**Exercise details:**
Find each line with the string "joints" and copy it.
□ □ □ □
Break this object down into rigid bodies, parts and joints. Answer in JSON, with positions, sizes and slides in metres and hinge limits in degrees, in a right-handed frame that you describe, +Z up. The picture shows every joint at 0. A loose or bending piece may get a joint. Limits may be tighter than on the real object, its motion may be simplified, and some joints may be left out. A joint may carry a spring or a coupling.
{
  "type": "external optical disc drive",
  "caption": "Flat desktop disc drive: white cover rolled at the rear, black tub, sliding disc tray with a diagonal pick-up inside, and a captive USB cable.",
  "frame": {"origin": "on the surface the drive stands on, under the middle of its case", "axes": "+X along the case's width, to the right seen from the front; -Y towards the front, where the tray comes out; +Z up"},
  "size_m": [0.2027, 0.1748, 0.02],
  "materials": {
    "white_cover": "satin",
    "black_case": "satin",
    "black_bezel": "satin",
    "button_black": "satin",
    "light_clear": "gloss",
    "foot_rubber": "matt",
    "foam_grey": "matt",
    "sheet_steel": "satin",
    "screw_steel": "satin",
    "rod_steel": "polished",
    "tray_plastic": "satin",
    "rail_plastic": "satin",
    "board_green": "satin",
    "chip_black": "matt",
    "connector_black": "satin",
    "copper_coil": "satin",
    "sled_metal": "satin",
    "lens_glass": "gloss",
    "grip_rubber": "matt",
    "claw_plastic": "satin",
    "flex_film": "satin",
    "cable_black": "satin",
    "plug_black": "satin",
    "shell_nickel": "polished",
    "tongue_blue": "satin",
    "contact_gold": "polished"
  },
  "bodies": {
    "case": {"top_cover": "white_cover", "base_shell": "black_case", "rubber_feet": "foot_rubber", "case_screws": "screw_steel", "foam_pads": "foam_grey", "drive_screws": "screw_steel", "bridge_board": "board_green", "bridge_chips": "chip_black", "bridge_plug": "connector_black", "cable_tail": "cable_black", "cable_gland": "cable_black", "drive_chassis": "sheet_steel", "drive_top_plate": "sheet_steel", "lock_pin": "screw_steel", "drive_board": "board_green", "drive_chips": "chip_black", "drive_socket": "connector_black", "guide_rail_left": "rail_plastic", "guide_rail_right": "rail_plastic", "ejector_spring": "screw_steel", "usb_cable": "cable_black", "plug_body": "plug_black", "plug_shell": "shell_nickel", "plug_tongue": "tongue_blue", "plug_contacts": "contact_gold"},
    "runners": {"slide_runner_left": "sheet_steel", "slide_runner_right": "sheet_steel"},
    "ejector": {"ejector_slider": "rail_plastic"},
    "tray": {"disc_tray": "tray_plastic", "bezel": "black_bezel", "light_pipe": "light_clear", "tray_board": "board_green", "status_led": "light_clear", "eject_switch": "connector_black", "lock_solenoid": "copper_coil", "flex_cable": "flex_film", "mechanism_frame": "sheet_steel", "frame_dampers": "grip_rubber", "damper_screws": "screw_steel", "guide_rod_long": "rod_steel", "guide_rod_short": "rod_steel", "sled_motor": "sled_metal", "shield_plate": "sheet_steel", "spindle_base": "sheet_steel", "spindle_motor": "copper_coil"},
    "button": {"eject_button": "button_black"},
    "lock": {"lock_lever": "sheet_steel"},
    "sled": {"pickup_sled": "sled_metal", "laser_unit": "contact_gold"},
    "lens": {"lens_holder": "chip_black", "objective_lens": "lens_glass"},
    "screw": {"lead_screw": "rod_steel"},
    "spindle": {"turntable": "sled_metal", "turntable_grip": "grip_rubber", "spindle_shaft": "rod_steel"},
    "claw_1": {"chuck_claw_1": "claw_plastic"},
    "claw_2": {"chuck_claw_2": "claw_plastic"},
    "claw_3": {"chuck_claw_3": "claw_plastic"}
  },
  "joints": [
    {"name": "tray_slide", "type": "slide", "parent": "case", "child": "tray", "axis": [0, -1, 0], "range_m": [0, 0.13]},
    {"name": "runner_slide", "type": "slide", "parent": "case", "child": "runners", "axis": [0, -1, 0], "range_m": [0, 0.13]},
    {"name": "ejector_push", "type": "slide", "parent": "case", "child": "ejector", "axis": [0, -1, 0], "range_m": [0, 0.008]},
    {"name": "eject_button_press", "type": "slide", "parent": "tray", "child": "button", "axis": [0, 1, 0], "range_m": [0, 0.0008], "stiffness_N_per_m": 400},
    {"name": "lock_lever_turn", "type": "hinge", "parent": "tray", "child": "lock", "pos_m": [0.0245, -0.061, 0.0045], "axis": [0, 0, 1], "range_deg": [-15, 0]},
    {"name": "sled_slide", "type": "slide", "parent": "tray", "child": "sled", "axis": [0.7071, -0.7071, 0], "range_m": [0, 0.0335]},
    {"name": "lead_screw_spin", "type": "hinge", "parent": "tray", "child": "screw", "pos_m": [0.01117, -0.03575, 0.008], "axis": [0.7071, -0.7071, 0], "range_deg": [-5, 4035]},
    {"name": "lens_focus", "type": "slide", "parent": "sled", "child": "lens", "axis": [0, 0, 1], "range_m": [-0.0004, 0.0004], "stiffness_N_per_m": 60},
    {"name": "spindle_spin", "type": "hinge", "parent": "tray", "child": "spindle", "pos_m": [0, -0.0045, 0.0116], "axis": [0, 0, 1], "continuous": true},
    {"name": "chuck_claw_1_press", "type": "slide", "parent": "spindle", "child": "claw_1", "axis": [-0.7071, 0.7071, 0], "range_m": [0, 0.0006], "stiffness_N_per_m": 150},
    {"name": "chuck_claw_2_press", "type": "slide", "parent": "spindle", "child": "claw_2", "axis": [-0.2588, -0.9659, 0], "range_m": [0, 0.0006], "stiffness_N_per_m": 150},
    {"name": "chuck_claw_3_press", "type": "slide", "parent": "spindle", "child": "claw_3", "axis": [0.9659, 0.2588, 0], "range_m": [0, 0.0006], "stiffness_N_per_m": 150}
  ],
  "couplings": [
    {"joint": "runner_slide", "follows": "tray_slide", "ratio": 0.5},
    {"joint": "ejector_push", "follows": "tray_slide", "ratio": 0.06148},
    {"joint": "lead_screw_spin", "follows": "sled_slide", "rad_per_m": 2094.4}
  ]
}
□ □ □ □
**Task result:**
Break this object down into rigid bodies, parts and joints. Answer in JSON, with positions, sizes and slides in metres and hinge limits in degrees, in a right-handed frame that you describe, +Z up. The picture shows every joint at 0. A loose or bending piece may get a joint. Limits may be tighter than on the real object, its motion may be simplified, and some joints may be left out. A joint may carry a spring or a coupling.
  "joints": [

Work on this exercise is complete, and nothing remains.